June 22, 2017

“Catch-All” Phrases Insufficient To Give Proper Notice of Grounds for Petition

In Emerachem Holdings, LLC v. Volkswagen Group of America, Inc., the Federal Circuit made clear that “catch-all” phrases in a Petition for IPR and/or a Board’s Institution Decision are insufficient to put a patent owner on notice of the specific grounds alleged for unpatentability.

In this case, the Board relied upon the “Stiles” reference as disclosing one of the elements of challenged claims 3, 16 and 20, even though the Petition did not specifically rely upon Stiles for those claims (instead applying Stiles to other challenged claims).  Similarly, the Board’s Institution Decision did not specifically identify Stiles as part of the ground for unpatentability of claims 3, 16 and 20.  Petitioner argued that a broad statement in the Petition that “[c]laims 1-14 and 16-20 are obvious under 35 U.S.C. §103(a) over the combination of Campbell [‘558] and either Hirota or Saito, in view of Stiles” was sufficient to put the Patent Owner on notice.  The Petitioner also argued — as did the PTO, which intervened to defend the Board’s decision — that a similar statement in the Institution Decision was sufficient notice.  The Federal Circuit rejected those arguments, finding that such general statements, particularly in the light of very detailed claim charts that failed to identify Stiles for claims 3, 16 and 20, do not provide sufficient notice.  Therefore, the Patent Owner’s right to notice and an opportunity to respond under the America Invents Act were violated.  The Federal Circuit reversed and remanded.

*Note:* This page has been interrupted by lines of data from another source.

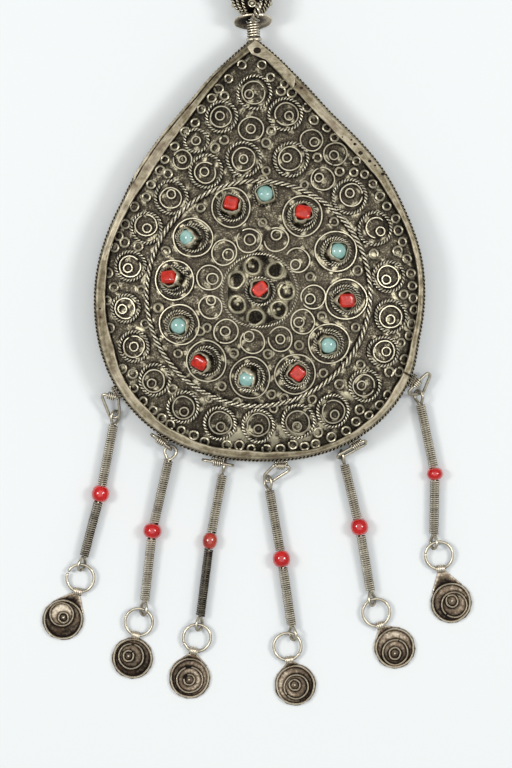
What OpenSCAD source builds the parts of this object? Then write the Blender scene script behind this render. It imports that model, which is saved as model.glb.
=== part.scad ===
// Fibula brooch: a domed teardrop plaque of sheet silver with soldered rings, thirteen stones
// in cups, a wound neck with a ball above it, and six bead drops that end in dished discs.
// The brooch lies face up. X runs across the plaque, Y towards its apex, Z up.
// The origin is the middle of the whole outline, on the surface that the brooch lies on.

/* [Plaque] */
// Width of the plaque at its widest
plaque_w = 90; // [84:1:98]
// Thickness of the sheet metal
sheet_t = 0.6; // [0.5:0.1:0.8]
// Height of the side wall
wall_h = 6.8; // [6:0.2:9]
// Height of the back plate above the surface, which leaves room for the dress pin
back_z = 3.6; // [3.2:0.1:4.2]
// Width of the flat band round the front
band_w = 2.7; // [2.4:0.1:3.2]
// Width and height of the edge wire round the back
edge_wire = 0.75; // [0.6:0.05:0.9]
// Rise of the front plate from its edge to its middle
crown_h = 7.5; // [5:0.5:9]
// Extra rise close to the edge, where the plate turns down
shoulder_h = 1.0; // [0.5:0.1:1.5]

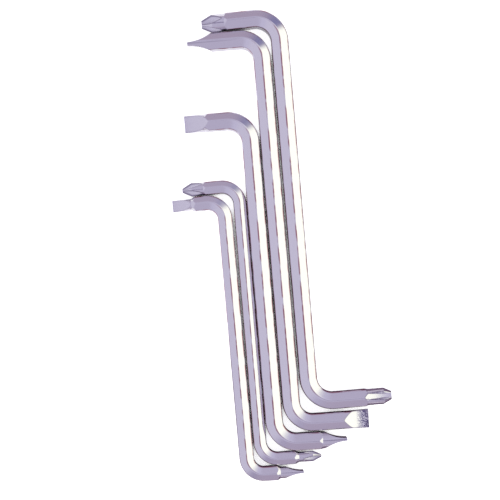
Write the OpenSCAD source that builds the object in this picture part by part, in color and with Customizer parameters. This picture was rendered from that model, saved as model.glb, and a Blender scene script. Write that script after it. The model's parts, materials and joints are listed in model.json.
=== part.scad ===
// Set of five offset screwdrivers, nested side by side as they lie on a bench.
// Each driver is one piece of hexagonal bar, bent to a Z, with a driving tip worked on both ends.
// Every bar lies on one of its corners, so two of its faces look up and two of its flats stand upright.

/* [Set] */
// Clearance between the arms of neighbouring drivers at their closest point
arm_gap = 0.2; // [0.1:0.05:1]
// Depth that the corners of every bar are rounded off, as a share of its size across the flats
corner_break_share = 0.02; // [0.01:0.005:0.05]
// How much thicker a bar is in its bends than along its straights
bend_swell = 0.05; // [0.03:0.01:0.2]

/* [Large cross driver] */
// Size across the flats of the bar
large_cross_flats = 6; // [5.5:0.1:6.5]
// Distance between the centre lines of the two arms
large_cross_span = 134; // [110:1:160]
// Reach of the upper arm, from the centre line of the shaft to the nose
large_cross_upper_reach = 26.5; // [24:0.1:32]
// Reach of the lower arm
large_cross_lower_reach = 28.2; // [25:0.1:34]
// Radius of both bends on the centre line
large_cross_bend_r = 8.3; // [6:0.1:10]
// Angle that the upper bend turns through
large_cross_upper_turn = 91; // [88:0.5:93]
// Angle that the lower bend turns through
large_cross_lower_turn = 90; // [88:0.5:93]
// Diameter over the four wings of the upper point
large_cross_upper_wing_d = 6.3; // [5.6:0.1:6.8]
// Diameter of its blunt nose
large_cross_upper_nose_d = 2.7; // [1.8:0.1:3]
// Length of its cone, from the nose to the widest part of the wings
large_cross_upper_cone_l = 3.6; // [2.5:0.1:4.5]
// Diameter of the neck behind its wings
large_cross_upper_neck_d = 5.9; // [4.6:0.1:6]
// Length of its head, from the nose to the neck
large_cross_upper_head_l = 7.9; // [6:0.1:9]
// Distance from the axis to the bottom of its flutes at the nose
large_cross_upper_core_r = 0.6; // [0.4:0.05:0.9]
// Radius of the wheel that cuts its flutes
large_cross_upper_wheel_r = 11.5; // [8:0.5:14]
// Width of the flat bottom of its flutes
large_cross_upper_flute_w = 0.2; // [0:0.05:0.4]
// Angle between the two walls of a flute
large_cross_upper_flute_angle = 92; // [80:1:100]
// Angle from upright to the next wing, clockwise as seen from the nose
large_cross_upper_wing_angle = 25; // [0:1:89]
// Diameter over the four wings of the lower point
large_cross_lower_wing_d = 6.2; // [5.6:0.1:6.8]
// Diameter of its blunt nose
large_cross_lower_nose_d = 3.3; // [2.8:0.1:3.8]
// Length of its cone, from the nose to the widest part of the wings
large_cross_lower_cone_l = 2.7; // [2:0.1:4.5]
// Diameter of the neck behind its wings
large_cross_lower_neck_d = 5.9; // [4.6:0.1:6]
// Length of its head, from the nose to the neck
large_cross_lower_head_l = 8.3; // [6:0.1:9]
// Distance from the axis to the bottom of its flutes at the nose
large_cross_lower_core_r = 1.2; // [1.15:0.05:1.3]
// Radius of the wheel that cuts its flutes
large_cross_lower_wheel_r = 22; // [20:0.5:26]
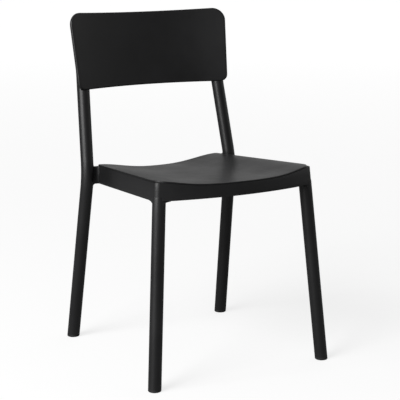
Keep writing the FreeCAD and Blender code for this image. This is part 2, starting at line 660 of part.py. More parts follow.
rear_bolts, rear_inserts = [], []
for place in rear_bolt_places():
    mouth = rear_insert_mouth(place)
    reach = (mouth - place).Length + REAR_INSERT_LENGTH - 1
    rear_bolts.append(screw(LEG_BOLT, reach, place, V(1, 0, 0)))
    bush = insert(LEG_INSERT_DIAMETER, LEG_BOLT["shank"], REAR_INSERT_LENGTH, mouth, V(1, 0, 0))
    rear_inserts.append(bush)
export("rear_leg_bolts", group(rear_bolts + [mirrored(bolt) for bolt in rear_bolts]))
export("rear_leg_inserts", group(rear_inserts + [mirrored(bush) for bush in rear_inserts]))

back_bolts, back_inserts, back_caps = [], [], []
for place in back_bolt_places():
    seat = back_head_seat(place)
    reach = (seat - place).Length + BACK_INSERT_LENGTH - 1
    back_bolts.append(screw(BACK_BOLT, reach, seat, BACK_NORMAL * -1))
    back_inserts.append(insert(BACK_INSERT_DIAMETER, BACK_BOLT["shank"], BACK_INSERT_LENGTH,
                               place, BACK_NORMAL * -1))
    cap_low = seat + BACK_NORMAL * (BACK_HEAD_RECESS - BACK_CAP_THICKNESS - BACK_CAP_SINK)
    cap_r = BACK_BOLT["head"] / 2 + BACK_CAP_GRIP
    back_caps.append(rod(cap_low, cap_low + BACK_NORMAL * BACK_CAP_THICKNESS, cap_r))
for name, pieces in (("back_screws", back_bolts), ("back_inserts", back_inserts),
                     ("back_screw_caps", back_caps)):
    export(name, group(pieces + [mirrored(piece) for piece in pieces]))

seat_screws = [screw(SEAT_SCREW, SEAT_SCREW_LENGTH - 0.5, place - V(0, 0, TAB_THICKNESS), V(0, 0, 1))
               for place in seat_screw_places()]
export("seat_screws", group(seat_screws + [mirrored(piece) for piece in seat_screws]))
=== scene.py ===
from math import atan2, cos, pi, radians, sin, sqrt, tan

import bmesh
import bpy
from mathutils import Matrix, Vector


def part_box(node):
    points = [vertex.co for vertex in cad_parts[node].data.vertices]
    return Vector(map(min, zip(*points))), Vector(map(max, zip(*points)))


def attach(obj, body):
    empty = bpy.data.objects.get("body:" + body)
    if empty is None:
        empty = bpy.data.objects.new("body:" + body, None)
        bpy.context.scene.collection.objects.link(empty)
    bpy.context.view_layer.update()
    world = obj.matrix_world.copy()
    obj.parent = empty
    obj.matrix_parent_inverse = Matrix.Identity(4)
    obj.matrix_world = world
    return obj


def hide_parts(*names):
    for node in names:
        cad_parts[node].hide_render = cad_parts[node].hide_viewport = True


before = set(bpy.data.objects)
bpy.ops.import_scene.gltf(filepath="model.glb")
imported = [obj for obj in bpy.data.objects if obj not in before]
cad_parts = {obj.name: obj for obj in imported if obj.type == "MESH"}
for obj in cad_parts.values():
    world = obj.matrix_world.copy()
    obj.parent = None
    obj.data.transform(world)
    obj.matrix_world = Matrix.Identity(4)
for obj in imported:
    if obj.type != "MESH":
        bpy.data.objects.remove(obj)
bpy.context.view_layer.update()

# Stacking chair, metres, the same frame as the CAD: +Z up, the sitter faces -Y.
# The sitter's left hand is on the +X side.

# ------------------------------------------------------------------ camera
VIEW_AZIMUTH = -29.74      # degrees, 0 looks along +Y
VIEW_DOWN = 11.96
CAMERA_PLACE = (-1.47475, -2.62672, 0.99452)
LENS = 118.92              # millimetres
SENSOR = 36.0
LIT_HEIGHT = 0.42          # the height that the softbox faces

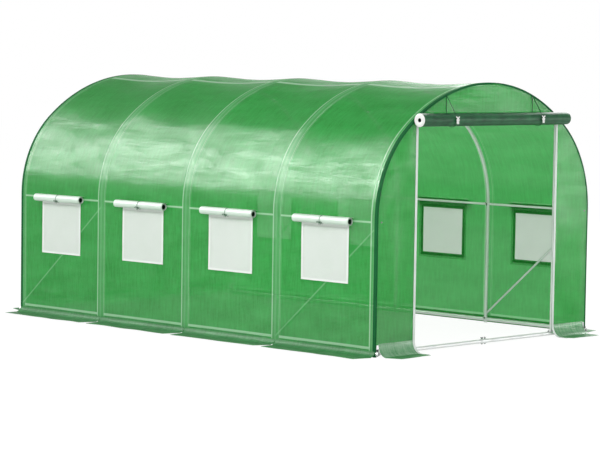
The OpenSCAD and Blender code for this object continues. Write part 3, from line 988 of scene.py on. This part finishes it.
def wall_sheet(name, side, middle, half_w, z0, z1, lift, thickness, hole=None):
    """A sheet that follows a side wall's hang, lifted off it. hole is the half width and heights cut out."""
    stops_z = [hole[1], hole[2]] if hole else []
    stops_y = [middle - hole[0], middle + hole[0]] if hole else []
    heights = span(z0, z1, 0.04, *stops_z)
    ys = span(middle - half_w, middle + half_w, 0.04, *stops_y)
    if side > 0:
        heights = heights[::-1]
    wall = Vector((side * (leg_x + cover_off), 0, 0))
    turned = math.pi if side < 0 else 0.0
    out = Vector((side, 0, 0))
    rows = [[on_cover(wall + Vector((0, 0, z)), out, turned, y, lift) for y in ys] for z in heights]
    flat = [[(y, z) for y in ys] for z in heights]

    def in_hole(i, j):
        z, y = (heights[i] + heights[i + 1]) / 2, (ys[j] + ys[j + 1]) / 2
        return bool(hole) and hole[1] < z < hole[2] and abs(y - middle) < hole[0]

    return lay_sheet(name, rows, flat, thickness, cut=in_hole)


def join_into(name, pieces):
    """Several objects joined in one."""
    bpy.ops.object.select_all(action="DESELECT")
    for piece in pieces:
        piece.select_set(True)
    bpy.context.view_layer.objects.active = pieces[0]
    if len(pieces) > 1:
        bpy.ops.object.join()
    pieces[0].name = name
    pieces[0].select_set(False)
    return pieces[0]


half_w = window_w / 2 + screen_lap
for side, label in sides:
    for number, middle in enumerate(bays_y, 1):
        screen = wall_sheet(
            f"{label}_screen_{number}", side, middle, half_w, screen_low.z, screen_high.z, 0.0016, 0.0010
        )
        screen.data.materials.append(insect_mesh)
        edge = wall_sheet(
            f"{label}_edge_{number}", side, middle, half_w, screen_low.z, screen_high.z, 0.0030, 0.0012,
            hole=(half_w - screen_tape_w, screen_low.z + screen_tape_w, screen_high.z - screen_tape_w),
        )
        edge.data.materials.append(screen_tape)
        join_into(screen.name, [screen, edge])
        settle(screen, insect_mesh, "white_mesh", f"{label}_window_screens")
        cut = (2 * half_w, screen_high.z - screen_low.z)
        facing = wall_sheet(
            f"{label}_facing_{number}", side, middle, window_w / 2 + facing_w, window_z0 - facing_w,
            window_z1 + facing_w, -film_t - 0.0008, 0.0010, hole=(window_w / 2, window_z0, window_z1),
        )
        settle(facing, facing_film, "dark_green_film")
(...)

The Federal Circuit also reaffirmed the need for corroboration when relying upon the testimony of an alleged inventor.  Here, the inventors of the challenged patent each submitted declarations to the effect that they were the sole inventors of the subject matter of an asserted prior art reference on which they were listed inventors along with two other inventors.  Therefore, argued the Patent Owner, the alleged prior art did not qualify under 35 U.S.C. §102(e) because it was not “by another.”  The inventors’ declarations, though, were uncorroborated by any other testimony or documents.  The Federal Circuit reaffirmed that, in many cases, the testimony of an inventor must be corroborated, and that the sufficiency of the corroboration will be determined under the totality of the circumstances.